Discussion of the evidence
The Tribunal accepts the evidence of Tony Powell and Robert Kopp. It is clear to the Tribunal that Mr Powell has a wealth of experience in the field and he was impressive in the witness box. The Tribunal prefers his evidence over Mr Sabbadin’s evidence where they differ.
The Tribunal accepts that the Applicant believes that he has finished the sanding to a high degree.
The Tribunal accepts that Mrs Gallus and Mr Wayne Orenshaw believe that the floor is unacceptable.
The ATFA has been set up to deal with these situations. The Association accredits inspectors who are then able to conduct visual inspections and make judgements given their experience of the acceptance or rejection of timber floor sanding and polishing.
The Tribunal accepts that Mr Kopp and Mr Powell were both experienced inspectors. Their professional opinions are that the floor sanding is not acceptable in accordance with the relevant Australian Standard. The Tribunal accepts this evidence and finds that the standard of the floor sanding and polishing was not acceptable. The Tribunal accepts that the evidence shows chatter marks; unevenness of appearance across the floor; unacceptable level of contaminants; and bubbling in several places.
The Tribunal accepts that there were several factors which made this job more difficult. This included: the size of the floor; the nature of the timber floor; the weather conditions at the time; and contaminants that were introduced to the floor during the construction of the residence. However the Applicant had the opportunity to look at the floor and chose to accept the job. The Applicant actually promised to deliver a high standard finish despite having concerns about the type of timber. The Applicant was then required to exercise all his skills and expertise in undertaking the contract. The Tribunal is not satisfied that the sanding was acceptable and from that it is clear that the Applicant has failed to deliver a surface in accordance with the standard required. The standard of the floor has been found to be unacceptable.
The Applicant's application is accordingly dismissed.
The Applicant’s agreement with the Respondent was to provide a polished floor of acceptable standard.
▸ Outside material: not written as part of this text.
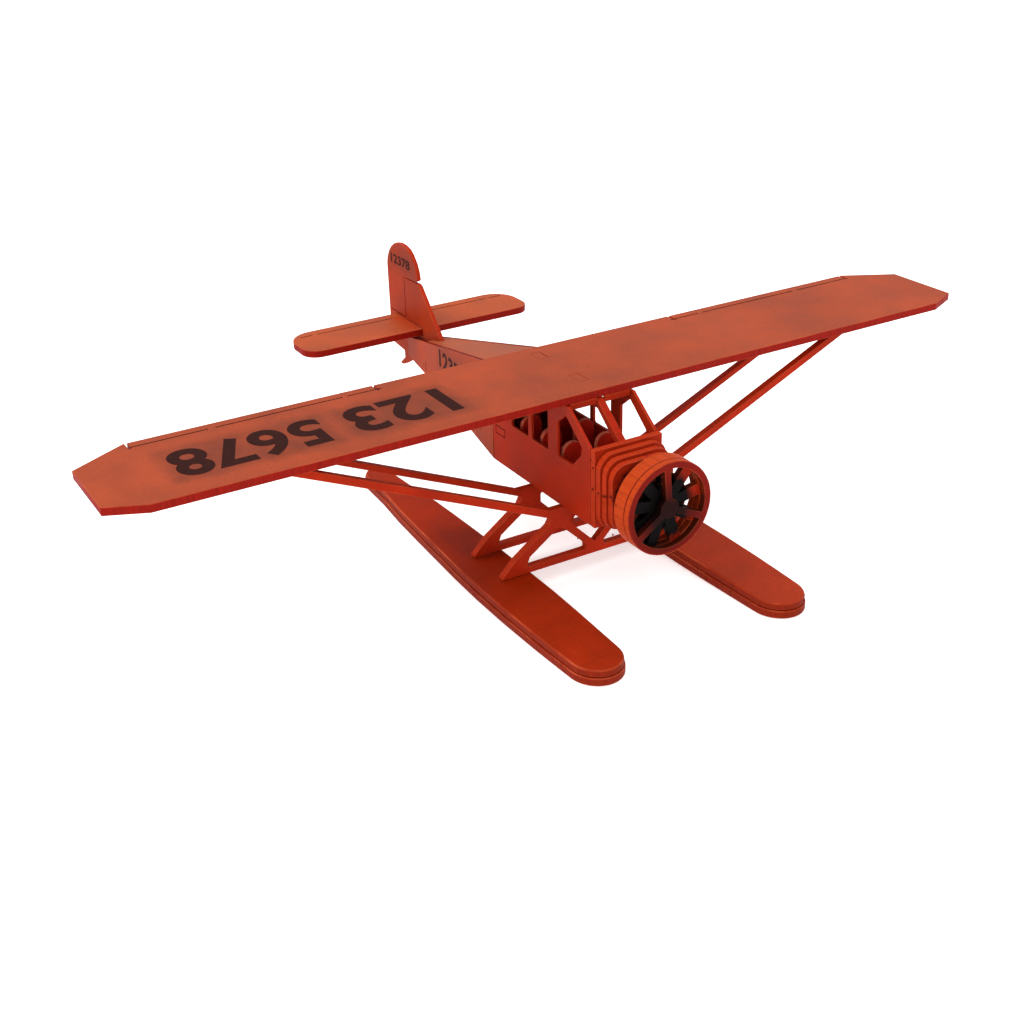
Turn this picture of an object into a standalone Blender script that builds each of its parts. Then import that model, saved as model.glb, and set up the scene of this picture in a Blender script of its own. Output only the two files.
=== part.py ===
"""High-wing floatplane, a small painted kit model cut by laser from flat MDF sheet.

Metres, +Z up. The nose looks towards -Y, +X is the port side, and the origin is on the floor
under the middle of the model's box. Outlines are written in millimetres, from the model's own
datum: the wing's leading edge at its centre line, with heights from the floor.
"""
import math

import bpy
from mathutils import Euler, Vector

MM = 0.001
SHEET = 2.5            # thickness of the MDF sheet that most pieces are cut from
THIN_SHEET = 1.6       # the fin and the seats
SKIN = 1.0             # the fuselage sides
GAP = 0.3              # clearance left between pieces that are glued together

HALF_SPAN = 150.0
CHORD = 41.5
WING_TOP = 62.0
WING_UNDER = WING_TOP - SHEET
TIP_CUT = 11.5         # how far in from the tip the leading edge corner is cut off
TIP_FRONT = 5.3
TIP_REAR = 31.7
TIP_SHOULDER = 133.0   # half-width where the rear tip cut begins
AILERON_CUTS = (55.5, 132.2)
AILERON_LINE = 37.0
CUT_WIDTH = 0.7
TAB_SPANS = ((9.0, 14.4), (31.8, 37.2))

BODY_HALF = 12.1
BODY_FRONT = -12.65
BODY_BOTTOM = 25.0
BULKHEAD_TOP = 50.3
BODY_JOINT = 44.8      # where the front and rear fuselage sides meet
TAIL_END = 124.0
TAPER = 0.12           # inward run of the rear sides for each millimetre aft
DECK_FALL = 0.21
BELLY_RISE = 0.131
ROOF = WING_UNDER - GAP
CABIN_FLOOR = BODY_BOTTOM + SHEET + GAP
CABIN_HALF = BODY_HALF - SKIN - GAP
SLIT_HALF = SHEET / 2 + GAP          # half of a slit that takes the edge of a thick sheet
FIN_SLIT_HALF = THIN_SHEET / 2 + GAP

WINDOW_SILL = 41.2
WINDOW_TOP = 56.2
SEAT_FRONTS = {"seats_front": 5.5, "seats_middle": 17.7, "seats_rear": 29.8}
SEAT_TOP = 44.2
SEAT_CENTRE = 6.1
SEAT_RADIUS = 3.6
SEAT_NOTCH = 4.0       # depth of the notch between the two backs, under their shoulders
SEAT_SLIT_TOP = 32.2
HEADER_DEPTH = 1.5
HEADER_THICKNESS = 1.2
HEADER_FRONT = -0.4

NOSE_CENTRE = 37.1
RING_RADIUS = 14.7
RING_BORE = 12.6
RING_FRONT = -36.0
STAR_ARMS = 9
STAR_ARM_WIDTH = 3.7
STAR_HUB = 5.0
SPOKE_ANGLES = (95, 215, 335)
SPOKE_WIDTH = 2.1
SPOKE_HUB = 3.2
NOSE_BLOCK_RADIUS = 9.4

FLOAT_OFFSET = 33.0
FLOAT_NOSE = -55.5
FLOAT_SHOULDER = -46.5
FLOAT_TAIL = 99.2
FLOAT_LIP = 0.35       # the lower layer stands this far outside the upper one
FLOAT_TOP = 2 * SHEET

STRUT_SLOPE = 0.441
STRUT_ROOT = 16.0      # height where a strut's middle line would meet the centre line
ELBOW_OUT = 16.0       # where the leg leaves the strut
LEG_FOOT_OUT = 34.2
BEAM_DEPTH = 2.2

STAB_HALF = 45.9
STAB_FRONT = 115.2
STAB_REAR = 136.4
STAB_UNDER = 44.6
RUDDER_BACK = 141.4
RUDDER_FOOT = 35.0

CENTRE_Y = (FLOAT_NOSE - FLOAT_LIP + RUDDER_BACK) / 2   # middle of the model's length

PAINT = (0.62, 0.11, 0.035, 1.0)
SHADE = (0.34, 0.05, 0.02, 1.0)
SOOT = (0.02, 0.018, 0.016, 1.0)

QUARTER = math.pi / 2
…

The Applicant has failed to do so and the Respondent is entitled to damages for breach of contract. This involves the cost of having the work rectified. The Respondent is claiming the following sum as per its written submissions:
Description
Amount
Cost to rectify floor by new sander/polisher
$19,800
Cost of storing furniture while floor is rectified
$499
Cost of transporting the furniture while the floor is rectified
$660
Cost of repainting the skirting boards after rectification and new varnish
$1,320
Less value of a contract work
$10,800
Total
$11,479.00
The Tribunal believes that these costs are all reasonable in the circumstances. The Respondent provided evidence to support the costs that it will incur and having worked redone.
The Tribunal accepts the Respondent’s evidence that Mr Chris Munro of Timbertop Floorsanding will undertake the rectification work for the sum of $19,800. The Tribunal accepts that this is a reasonable cost for rectifying the work.
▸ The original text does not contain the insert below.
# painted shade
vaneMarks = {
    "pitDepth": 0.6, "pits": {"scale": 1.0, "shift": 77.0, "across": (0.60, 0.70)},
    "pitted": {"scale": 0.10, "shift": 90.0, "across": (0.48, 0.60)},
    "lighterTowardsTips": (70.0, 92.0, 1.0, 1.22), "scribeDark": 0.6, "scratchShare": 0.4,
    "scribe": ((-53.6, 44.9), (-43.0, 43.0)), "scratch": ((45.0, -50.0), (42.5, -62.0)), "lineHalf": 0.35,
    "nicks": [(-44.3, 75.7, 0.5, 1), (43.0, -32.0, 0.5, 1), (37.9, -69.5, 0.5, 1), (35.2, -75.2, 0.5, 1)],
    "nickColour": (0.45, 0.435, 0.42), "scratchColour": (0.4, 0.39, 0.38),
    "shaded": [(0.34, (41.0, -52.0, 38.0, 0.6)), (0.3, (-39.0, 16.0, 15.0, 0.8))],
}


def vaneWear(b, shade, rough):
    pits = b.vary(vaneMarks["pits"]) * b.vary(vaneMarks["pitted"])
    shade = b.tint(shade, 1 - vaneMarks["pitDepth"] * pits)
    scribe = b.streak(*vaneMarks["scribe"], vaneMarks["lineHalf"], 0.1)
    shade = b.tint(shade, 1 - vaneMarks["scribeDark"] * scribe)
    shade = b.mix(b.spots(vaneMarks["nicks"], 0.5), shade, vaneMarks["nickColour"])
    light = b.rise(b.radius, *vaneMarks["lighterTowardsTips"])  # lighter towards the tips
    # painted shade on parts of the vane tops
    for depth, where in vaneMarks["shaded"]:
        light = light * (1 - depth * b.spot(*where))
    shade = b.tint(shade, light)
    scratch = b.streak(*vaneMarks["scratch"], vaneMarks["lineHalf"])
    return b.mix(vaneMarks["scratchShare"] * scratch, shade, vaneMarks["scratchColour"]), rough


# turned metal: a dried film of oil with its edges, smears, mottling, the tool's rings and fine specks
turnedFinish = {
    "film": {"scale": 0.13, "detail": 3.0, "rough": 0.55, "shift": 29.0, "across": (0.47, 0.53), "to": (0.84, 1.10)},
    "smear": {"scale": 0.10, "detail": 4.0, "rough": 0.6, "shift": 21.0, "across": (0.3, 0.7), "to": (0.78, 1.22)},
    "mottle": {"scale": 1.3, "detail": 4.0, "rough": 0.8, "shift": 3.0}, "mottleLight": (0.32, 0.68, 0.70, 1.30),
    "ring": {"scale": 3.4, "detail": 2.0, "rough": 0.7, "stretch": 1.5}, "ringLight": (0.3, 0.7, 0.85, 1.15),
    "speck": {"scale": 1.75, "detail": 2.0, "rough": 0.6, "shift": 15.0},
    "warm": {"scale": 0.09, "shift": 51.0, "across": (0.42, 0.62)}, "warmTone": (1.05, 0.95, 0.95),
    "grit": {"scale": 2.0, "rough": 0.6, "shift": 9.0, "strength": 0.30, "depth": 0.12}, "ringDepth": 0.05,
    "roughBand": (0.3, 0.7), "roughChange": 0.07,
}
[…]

The Tribunal accepts that it is appropriate for Dr and Mrs Gallus’ furniture to be stored whilst the floor is rectified. The Tribunal accepts the Respondent’s evidence that the cost of storing the furniture while the floor is rectified is the sum of $499. The Tribunal accepts that this is a reasonable cost for storing furniture.
The Tribunal accepts that it is appropriate for the Respondent to claim the cost of transporting furniture to storage in the circumstances. The Tribunal accepts the Respondent’s evidence that the cost of transporting the furniture whilst floor is rectified is the sum of $660. The Tribunal accepts that this is a reasonable expense for this service.
The Tribunal accepts that it will be necessary to repaint the skirting boards after rectification and apply a new varnish. The Tribunal accepts the Respondent’s evidence that Jack Storch Painting can undertake the painting for the sum of $1,320. The Tribunal accepts that this is a reasonable expense for this service.
There was no serious attempt by the Applicant to challenge these amounts and the Applicant did not provide evidence showing that these were unreasonable charges or could have been done more cost effectively.
Costs
The Respondent has asked the Tribunal to order the payment of the costs.
Legal costs in the Tribunal are not awarded as a matter of course. Each party must bear their own costs[1], unless the interests of justice require the Tribunal to order a party to pay the costs of another party.[2]
[1]Queensland Civil and Administrative Tribunal Act 2009 s 100.
[2]Ibid s 102.
There is therefore a strong indicator against awarding costs:
Under the QCAT Act the question that will usually arise in each case in which costs are sought is whether the circumstances relevant to the discretion inherent in the phrase ‘the interests of justice’ point so compellingly to a costs award that they overcome the strong contra-indication against costs orders in s 100.[3]
[3]Ralacom Pty Ltd v Body Corporate for Paradise Island Apartments (No. 2) [2010] QCAT 412 at [29].
The Tribunal is not satisfied in this case that there are good reasons to award costs. There is nothing unusual in this case; both parties represented themselves at the hearing; the decision turned on a judgment of the acceptability of the sanding and polishing.
Interest
There was no agreement between the parties to pay interest. The Tribunal is not satisfied in this case that there are good reasons to award interest.
Orders
The Tribunal for these reasons make the following Orders:
1. The Applicant’s case is dismissed;
2. The Applicant is ordered to pay the Respondent the sum of Eleven Thousand and Four Hundred and Seventy Nine Dollars ($11,479.00) by 4:00pm on Thursday 30 October 2014.